[244] Persea gratissima R. P. In other places he calls it Aguacate. Palta is the Quichua word.
[246] The fruit of the passion flower.
[247] The licentiate Pascual de Andagoya came to the Indies in the train of Pedrarias, governor of Panama, and was appointed governor of San Juan, including the coast of the Pacific between the gulf of San Miguel and the river of San Juan, in 1539. He landed at the mouth of the river Dagua, and marched inland until he came to the town of Cali, which he claimed as coming within the limits of his jurisdiction. At this time Belalcazar was in Spain, petitioning for the government of Popayan. When he received it, with the title of Adelantado, he came out by way of Panama, landed at Buenaventura, and marched to Cali. Here the people received him as their governor, and he arrested Andagoya as an intruder, and sent him prisoner to Spain. Andagoya was a learned man, and wrote a Relacion of his expedition, which occupies sixty pages of Navarrete’s work.
[248] Mollien describes Buenaventura as consisting of a dozen huts inhabited by negroes, a barrack with eleven soldiers, a battery of three guns, and the residence of the governor built of straw and bamboo, on an island called Kascakral, covered with grass, brambles, mud, serpents and toads. Travels in Colombia, 1824, p. 299.
[249] Or Jamondi.
[251] Grange or farm.
[252] After the fall of Robledo, our author attached his fortunes to those of Belalcazar.

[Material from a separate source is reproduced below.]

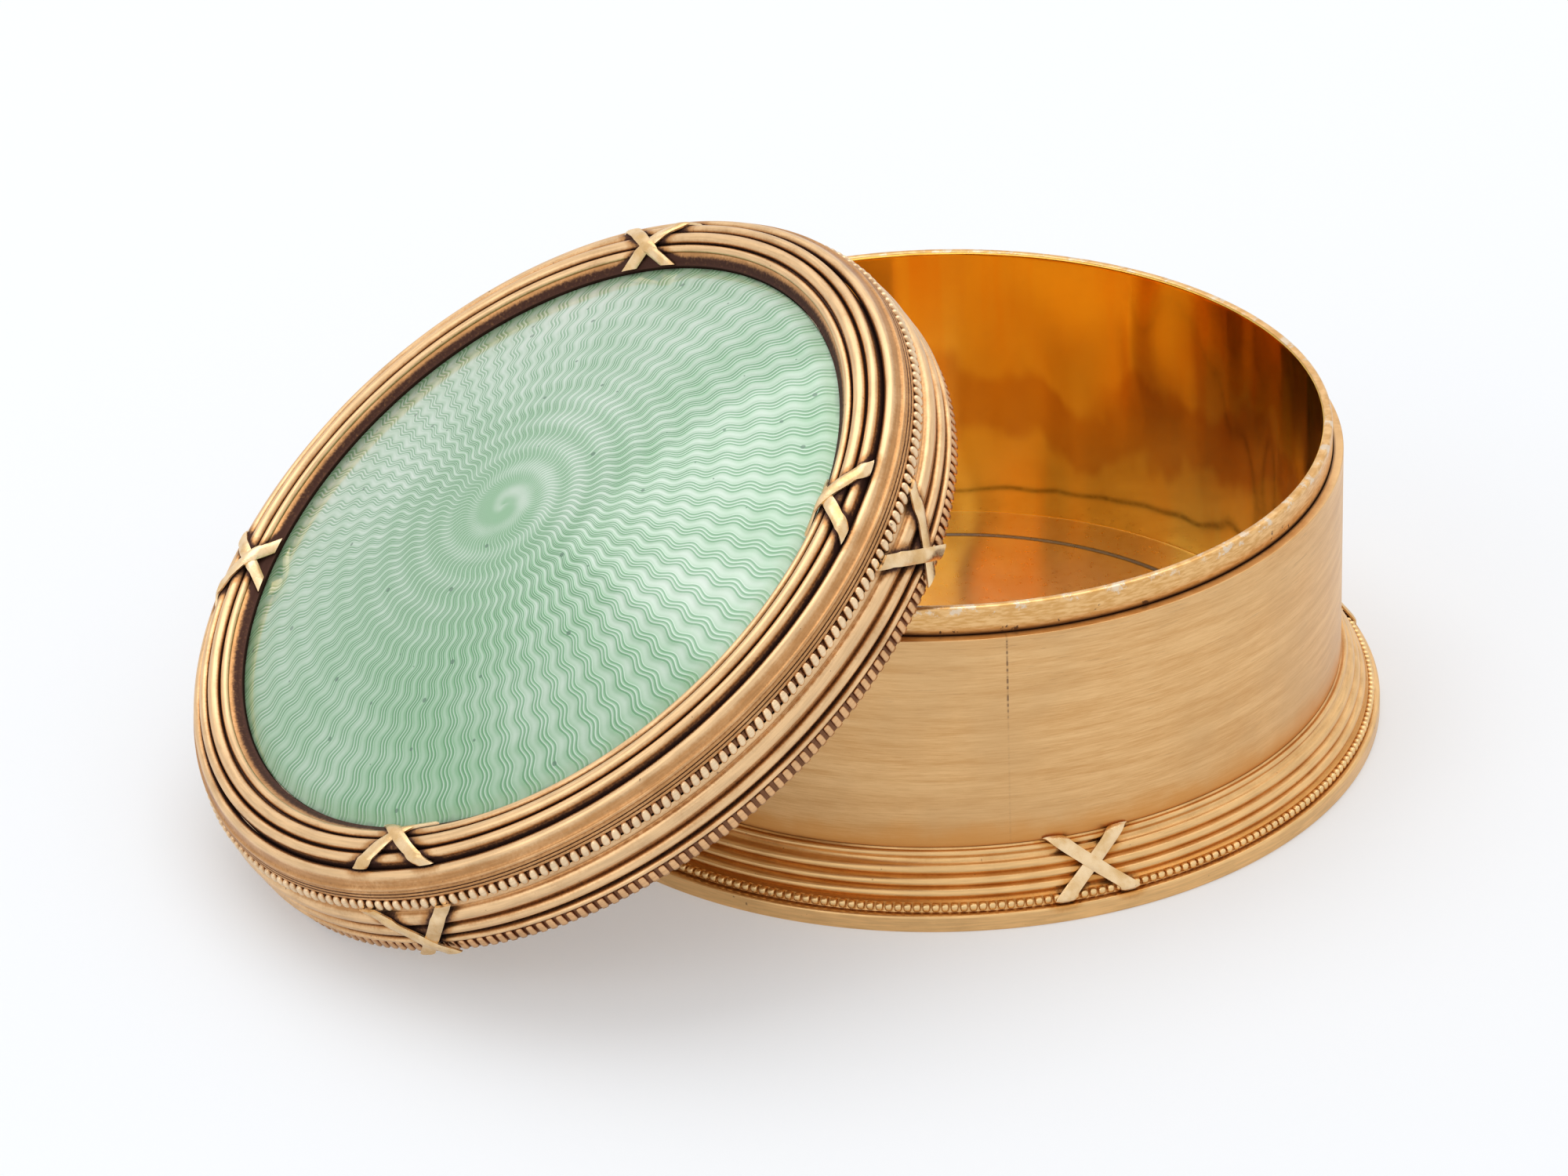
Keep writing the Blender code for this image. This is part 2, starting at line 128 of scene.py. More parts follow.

Sebastian de Belalcazar was born in a village called Belalcazar, on the borders of Estremadura and Andalucia. He was the child of a peasant, and one day, having killed the only donkey possessed by his family because it was slow in getting over a miry road, the ill-conditioned young rascal run away, fearing to return home, and reached Seville in 1514. At that time Pedrarias was enlisting men for his expedition to the isthmus of Darien, and the fugitive took service as a soldier in one of the ships. He knew not of any other name by which he was called, save Sebastian, and to it was added the name of his birthplace. It is said that his father’s name was Moyano. On one occasion his sagacity saved the governor Pedrarias when he was nearly lost in the woods near Darien, and from that time his fortune was made. Pedrarias sent him in the expedition to Nicaragua, where he assisted in the founding of the city of Leon, and he afterwards followed Pizarro to Peru. Pizarro appointed him governor of San Miguel, whence he marched, with a force of one hundred and forty well-armed soldiers, to the city of Quito in 1533. In 1536 he set out from Quito, discovered Popayan and Pasto, and the valley of the Cauca, and reached Bogota in 1538. Thence he descended the Magdalena and returned to Spain, where, to check the ambition of the Pizarros, Charles V granted him the government of Popayan, with the title of adelantado. He went out again by way of Panama, landed at Buenaventura on the Pacific coast, and marched to Cali, where he seized Andagoya and established his own authority. Afterwards he was wounded fighting on the side of the Viceroy Vela against Gonzalo Pizarro at Añaquito, he treated Robledo with harsh cruelty, and he marched to the assistance of the President Gasca against Gonzalo Pizarro, on which occasion he was accompanied by our author. Briceño, a judge, who had married the widow of Robledo, was sent to examine into the conduct of Belalcazar, and, urged by his wife, was not very favourably disposed towards him. Indeed he condemned him to death for the murder of Robledo. Belalcazar appealed, and set out for Spain with a heavy heart. He died at Carthagena on his way home in the year 1550.